On July 27, 1929, the largest and best equipped intercity bus station in Ohio opened in Dayton. Located at the northeast corner of 4th and Wilkinson streets, it replaced a smaller station. This would become the Central Bus Terminal, from where Greyhound, King Brothers Transportation Co., Dayton & Germantown Bus Line, Dayton & Lewisburg Bus Line, Dayton & Farmersville Bus Line, Dayton & Osborne Bus Line, and Miami Valley Transportation Co. would run their bus services.

Work had started on May 1 of that year, and within a few short months, the station was complete with modern amenities including a barbershop and restaurant. The terminal was designed by Geyer & Neuffer, with Charles H. Shook & Co. as contractors. This impressive facility was necessary to accommodate the 250,000 Greyhound passengers in 1928, with 10 buses traveling the route from St. Louis to Pittsburgh and 19 buses from Covington to Detroit stopping here daily.

While a marvel of its time, by 1940 Greyhound required a new facility due to a proposed post office addition. This new Union Bus Station location was found at 201 West 1st Street. The streamline moderne design would cost $150,000 with new sawtooth loading platforms and serve six companies in addition to Greyhound. These were Germantown-Dayton, Dayton & Xenia, Cincinnati & Lake Erie, Dayton & Northern, King Brothers, and Ohio Bus Lines. The new station opened March 9, 1940 with Greyhound as the owner, collecting a commission from the ticket sales of smaller lines.

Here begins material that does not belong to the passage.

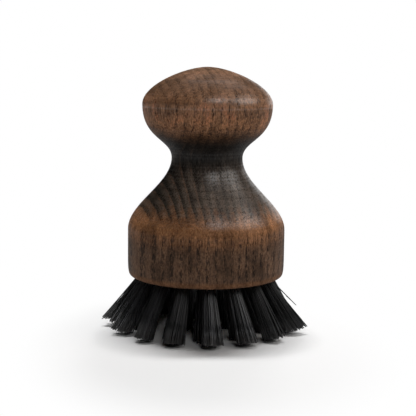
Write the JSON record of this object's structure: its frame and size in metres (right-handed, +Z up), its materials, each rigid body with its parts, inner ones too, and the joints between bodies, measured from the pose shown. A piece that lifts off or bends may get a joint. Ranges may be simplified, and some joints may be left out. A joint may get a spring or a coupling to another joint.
{
  "type": "palm brush",
  "caption": "Round palm brush: a turned dark wood block with a waist and a knob for the palm, set with rings of outward-leaning black bristle tufts for scrubbing.",
  "frame": {"origin": "on the floor that the bristles stand on, on the block's axis", "axes": "+Z up along the block's axis, towards the knob; -Y the front, where an outer tuft stands"},
  "size_m": [0.077, 0.077, 0.0995],
  "materials": {
    "dark_wood": "dark, waxed, satin",
    "bristle": "black filament",
    "anchor_wire": "flat wire"
  },
  "bodies": {
    "root": {"turned_block": "dark_wood", "outer_tuft_01": "bristle", "outer_tuft_02": "bristle", "outer_tuft_03": "bristle", "outer_tuft_04": "bristle", "outer_tuft_05": "bristle", "outer_tuft_06": "bristle", "outer_tuft_07": "bristle", "outer_tuft_08": "bristle", "outer_tuft_09": "bristle", "outer_tuft_10": "bristle", "outer_tuft_11": "bristle", "outer_tuft_12": "bristle", "outer_tuft_13": "bristle", "outer_tuft_14": "bristle", "outer_tuft_15": "bristle", "outer_tuft_16": "bristle", "outer_anchors": "anchor_wire", "middle_tuft_01": "bristle", "middle_tuft_02": "bristle", "middle_tuft_03": "bristle", "middle_tuft_04": "bristle", "middle_tuft_05": "bristle", "middle_tuft_06": "bristle", "middle_tuft_07": "bristle", "middle_tuft_08": "bristle", "middle_tuft_09": "bristle", "middle_tuft_10": "bristle", "middle_tuft_11": "bristle", "middle_anchors": "anchor_wire", "inner_tuft_01": "bristle", "inner_tuft_02": "bristle", "inner_tuft_03": "bristle", "inner_tuft_04": "bristle", "inner_tuft_05": "bristle", "inner_tuft_06": "bristle", "inner_anchors": "anchor_wire"}
  },
  "joints": []
}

By the 1970s, the station and downtown Dayton were losing their shine, and a modern station was desired to boost bus travel. Therefore, the city offered Greyhound $500,000 for their station site, on which a parking garage would be built. In turn, Greyhound would move into the under-construction municipal Transportation Center at 5th and Jefferson streets. The Transportation Center opened on February 1, 1974, with a 1,400 space parking garage, but the bus station would not be ready to use until late 1975.

The Transportation Center, designed by Brown & Head & Associates, would incorporate a Post House restaurant, game room, cafeteria, eight bus bays, and a 48-seat waiting area. At 11:45pm on December 10, 1975, the last bus departed the old station bound for Panama City, Florida. The new station welcomed its first bus at 12:05am on the 11th, bound for Miami, Florida.

===Trotwood stations===

In 2009, the city proposed that Greyhound move to the Trotwood RTA hub. This would net the RTA $100,000 a year for the lease, while improving east–west bus service, which would have a stop closer to I70 and no longer have to go downtown. At the time, Greyhound had 19 buses serve Dayton on a daily basis. Greyhound moved to the hub in October 2009, with associated upgrades under construction from late 2010 to spring 2011.

A 2017 study identified Dayton as a "pocket of pain" due to a lack of quality intercity transportation options, noting that Dayton was the largest city without a bus or train stop in urban core in the country. In October 2019, the agreement between Greyhound and the RTA was allowed to expire, with Greyhound moving half a mile to a former Loanmax building. The converted station opened on October 30, 2019.